● **Task prompt**
Return the lines exactly as they stand, from the first of the material through the line containing "[...grownFruits, grownKnot, upperLip])));".

● **Supplied information**

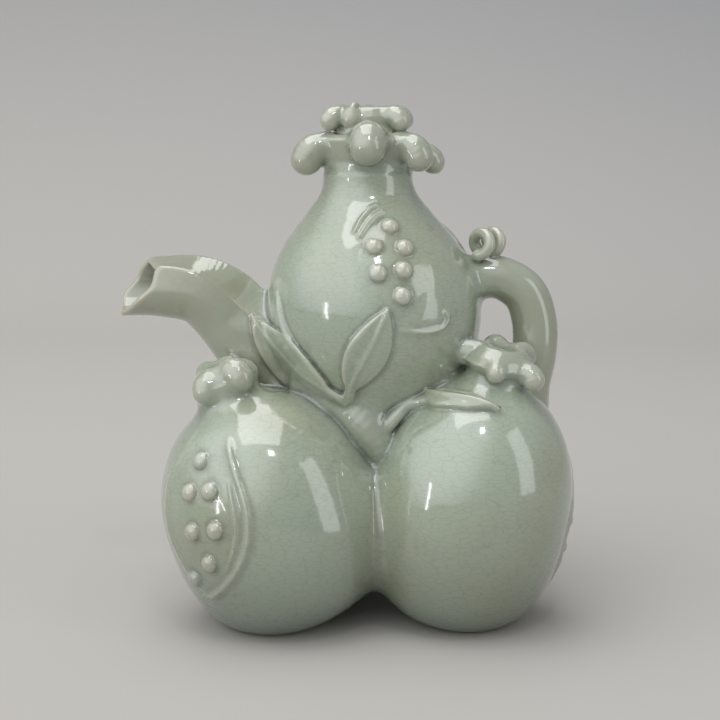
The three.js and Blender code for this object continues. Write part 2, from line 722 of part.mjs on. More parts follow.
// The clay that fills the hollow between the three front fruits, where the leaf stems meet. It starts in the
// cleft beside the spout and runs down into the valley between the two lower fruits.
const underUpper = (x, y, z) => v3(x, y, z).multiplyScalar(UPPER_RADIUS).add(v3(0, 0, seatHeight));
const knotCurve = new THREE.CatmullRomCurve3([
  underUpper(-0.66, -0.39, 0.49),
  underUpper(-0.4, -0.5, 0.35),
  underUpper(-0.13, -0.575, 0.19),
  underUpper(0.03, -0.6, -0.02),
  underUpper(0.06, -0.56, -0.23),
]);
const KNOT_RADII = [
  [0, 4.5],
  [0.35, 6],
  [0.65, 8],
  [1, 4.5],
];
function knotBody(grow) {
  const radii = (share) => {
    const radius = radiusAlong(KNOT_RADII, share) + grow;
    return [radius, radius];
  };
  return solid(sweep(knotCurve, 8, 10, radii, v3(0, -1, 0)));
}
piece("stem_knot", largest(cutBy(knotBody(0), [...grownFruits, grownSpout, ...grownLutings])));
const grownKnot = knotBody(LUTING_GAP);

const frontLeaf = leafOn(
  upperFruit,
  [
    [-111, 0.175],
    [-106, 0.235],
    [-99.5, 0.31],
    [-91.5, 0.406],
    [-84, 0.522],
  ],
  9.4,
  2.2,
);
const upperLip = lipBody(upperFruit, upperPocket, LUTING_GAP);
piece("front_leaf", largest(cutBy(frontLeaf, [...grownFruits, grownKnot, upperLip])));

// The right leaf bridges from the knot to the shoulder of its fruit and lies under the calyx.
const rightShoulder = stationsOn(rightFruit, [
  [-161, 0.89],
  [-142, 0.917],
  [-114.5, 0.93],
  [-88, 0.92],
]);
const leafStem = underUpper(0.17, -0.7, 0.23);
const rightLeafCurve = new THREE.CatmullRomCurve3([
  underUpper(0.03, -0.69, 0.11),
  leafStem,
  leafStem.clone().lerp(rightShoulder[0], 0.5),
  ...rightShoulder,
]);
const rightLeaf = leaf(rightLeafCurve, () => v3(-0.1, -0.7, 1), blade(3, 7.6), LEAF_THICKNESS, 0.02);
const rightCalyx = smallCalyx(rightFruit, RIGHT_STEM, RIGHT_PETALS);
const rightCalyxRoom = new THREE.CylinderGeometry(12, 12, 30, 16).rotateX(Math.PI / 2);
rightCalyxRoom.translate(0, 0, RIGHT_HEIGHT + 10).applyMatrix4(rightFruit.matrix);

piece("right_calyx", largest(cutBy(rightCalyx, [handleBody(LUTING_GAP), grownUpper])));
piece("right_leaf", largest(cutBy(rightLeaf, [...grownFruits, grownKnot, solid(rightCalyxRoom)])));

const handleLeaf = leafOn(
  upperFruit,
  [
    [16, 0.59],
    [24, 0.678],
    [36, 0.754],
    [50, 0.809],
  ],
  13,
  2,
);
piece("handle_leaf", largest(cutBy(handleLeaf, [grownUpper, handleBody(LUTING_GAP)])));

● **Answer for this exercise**
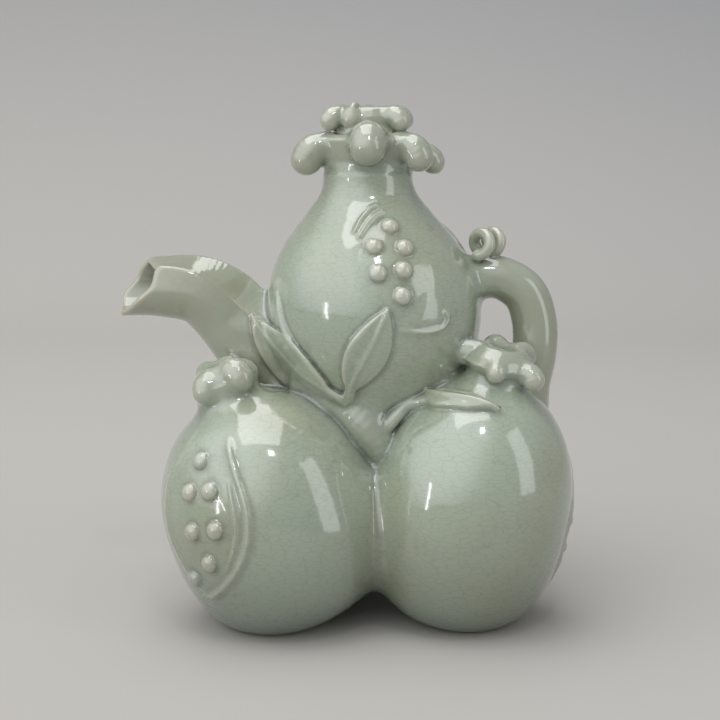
The three.js and Blender code for this object continues. Write part 2, from line 722 of part.mjs on. More parts follow.
// The clay that fills the hollow between the three front fruits, where the leaf stems meet. It starts in the
// cleft beside the spout and runs down into the valley between the two lower fruits.
const underUpper = (x, y, z) => v3(x, y, z).multiplyScalar(UPPER_RADIUS).add(v3(0, 0, seatHeight));
const knotCurve = new THREE.CatmullRomCurve3([
  underUpper(-0.66, -0.39, 0.49),
  underUpper(-0.4, -0.5, 0.35),
  underUpper(-0.13, -0.575, 0.19),
  underUpper(0.03, -0.6, -0.02),
  underUpper(0.06, -0.56, -0.23),
]);
const KNOT_RADII = [
  [0, 4.5],
  [0.35, 6],
  [0.65, 8],
  [1, 4.5],
];
function knotBody(grow) {
  const radii = (share) => {
    const radius = radiusAlong(KNOT_RADII, share) + grow;
    return [radius, radius];
  };
  return solid(sweep(knotCurve, 8, 10, radii, v3(0, -1, 0)));
}
piece("stem_knot", largest(cutBy(knotBody(0), [...grownFruits, grownSpout, ...grownLutings])));
const grownKnot = knotBody(LUTING_GAP);

const frontLeaf = leafOn(
  upperFruit,
  [
    [-111, 0.175],
    [-106, 0.235],
    [-99.5, 0.31],
    [-91.5, 0.406],
    [-84, 0.522],
  ],
  9.4,
  2.2,
);
const upperLip = lipBody(upperFruit, upperPocket, LUTING_GAP);
piece("front_leaf", largest(cutBy(frontLeaf, [...grownFruits, grownKnot, upperLip])));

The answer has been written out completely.